Gennady Zyuganov, the leader of the Communist party of the Russian Federation since 1993. Source: Wiki Commons
In the mid-1990s, Zyuganov addressed Americans, writing that “the peoples of Russia have created their special world – the world of Russian civilization. … You have gone your own way … Let Russia be Russia and let America be America. Ours is a big and diverse world. We should not try to destroy and level this diversity; rather, we should ensure, through tolerance and compromise, that diverse and unique civilizations coexist peacefully with each other.”

Civilizationism and Russia’s “special military operation”

Until fairly recently, the Russian state avoided civilizational discourse of this sort. Indeed, during his first two presidencies, Putin referred to Russia as part of Europe not as a distinct civilization. After his return to the presidency in 2012, however, the situation began to change. References to civilizations became increasingly common, and since the start of the so-called Special Military Operation in Ukraine, civilizationism has become the consistent ideological position of the Russian state, with Putin and others arguing for a multicivilizational world order.

As Putin told the Valdai Club, this order should rest on “the ability of any nation – I emphasize – any society or civilization to follow its own path and organize its own socio-political system.” In this respect, the Russian president of today has come to sound very like Zyuganov in the 1990s.

This civilizational discourse appears to serve two political purposes. The first is domestic – it helps to consolidate national identity; the second is foreign – civilizationism serves as a means by which Russia can exercise soft power and win the support of the Global South, and so prevent the West from diplomatically isolating Russia.

In the latter sense, it is well chosen, as it has a double appeal in some parts of the world. The first is a negative appeal: the denunciations of Western colonialism, hypocrisy, and double standards make sense to many in the Global South who have long memories of Western rule.
“The second appeal is positive: in some countries, many people have a favorable view of Russia based on the memory of the Soviet Union as an ally in the national liberation movements of the past.”
Russia is exploiting this sentiment by allying civilizational rhetoric with references to the Soviet Union’s role in supporting anti-colonialism, thereby suggesting that Russia and the Global South are allies in a joint struggle against Western attempts to eliminate civilizational differences and impose a form of neocolonialism.

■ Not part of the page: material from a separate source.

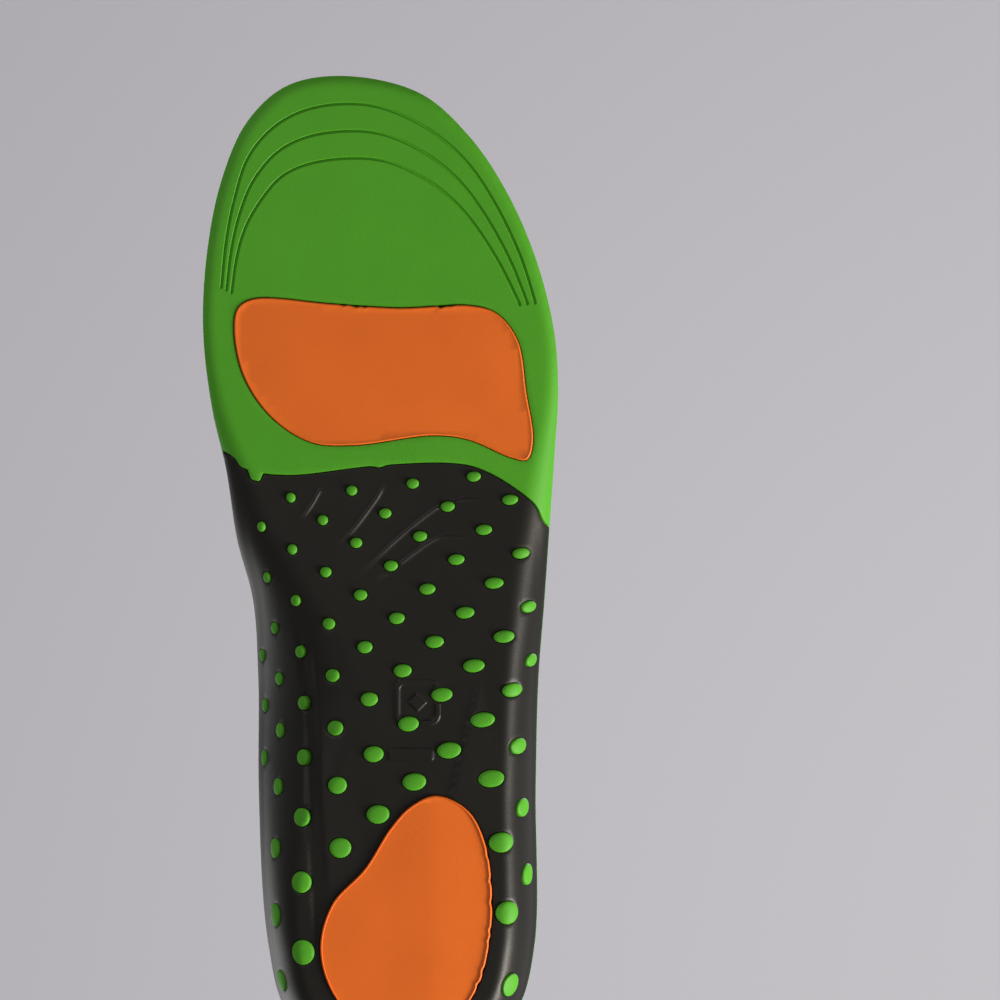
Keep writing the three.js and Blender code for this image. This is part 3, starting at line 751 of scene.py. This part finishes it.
def moulded_finish(name, low, high, roughness, grain, grain_height, specular):
    """Moulded surface: colour that clouds from low to high, a fine grain from the tool, whose
    size and height are in millimetres, and a faint broad waviness."""
    material = bpy.data.materials.new(name)
    material.use_nodes = True
    nodes, links = material.node_tree.nodes, material.node_tree.links
    shader = nodes["Principled BSDF"]
    place = nodes.new("ShaderNodeTexCoord").outputs["Object"]
    cloud = noise(nodes, links, scale=60, detail=4, place=place)
    links.new(blend_colours(nodes, links, cloud, low, high), shader.inputs["Base Color"])
    shader.inputs["Specular IOR Level"].default_value = specular
    shader.inputs["Specular Tint"].default_value = (1, 0.94, 0.85, 1)
    fine = noise(nodes, links, scale=1 / (grain * MM), detail=3, place=place)
    rough = nodes.new("ShaderNodeMapRange")
    rough.inputs["To Min"].default_value = roughness - 0.08
    rough.inputs["To Max"].default_value = roughness + 0.08
    links.new(fine, rough.inputs["Value"])
    links.new(rough.outputs["Result"], shader.inputs["Roughness"])
    broad = noise(nodes, links, scale=140, detail=2, place=place)
    wavy = bumped(nodes, links, broad, height=0.12, strength=0.35)
    grained = bumped(nodes, links, fine, grain_height, strength=0.8, under=wavy)
    links.new(grained, shader.inputs["Normal"])
    return material


foam.data.materials.append(moulded_finish(
    "green_moulded_foam", low=(0.059, 0.288, 0.008), high=(0.064, 0.302, 0.009),
    roughness=0.6, grain=0.32, grain_height=0.05, specular=0.3))
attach(foam, "root")
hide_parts("foam_base")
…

This use of civilizationist rhetoric also fits with similar efforts by other non-Western states. An example is the initiative of former Iranian President Seyyed Mohammad Khatami to create a “dialogue among civilizations,” which resulted in the rather unsuccessful UN Alliance of Civilizations in 2005. Meanwhile, for the past decade, the Indian government has been pushing the idea of India as a “civilizational state”. And in 2023 Chinese president Xi Jingping launched the “Global Civilization Initiative.” Russia’s civilizational rhetoric is thus well in line with what other powerful non-Western states are saying.

Western states demand diversity within societies. Civilizationism challenges them to accept diversity between societies as well. This is something that Western liberal internationalism is ill-equipped to accept, as it is inherently committed to globalization along Western liberal models.

The collapse in Russian-Western relations is not ideological in origin. Nonetheless, the tensions between the two have taken on an ideological dimension, with Russia promoting civilizationism as a means of legitimizing its position in the eyes of the non-Western world. Arguably, this is proving quite successful. The West won the ideological battle of the first Cold War. It’s not obvious as yet that it will have the same success this time around.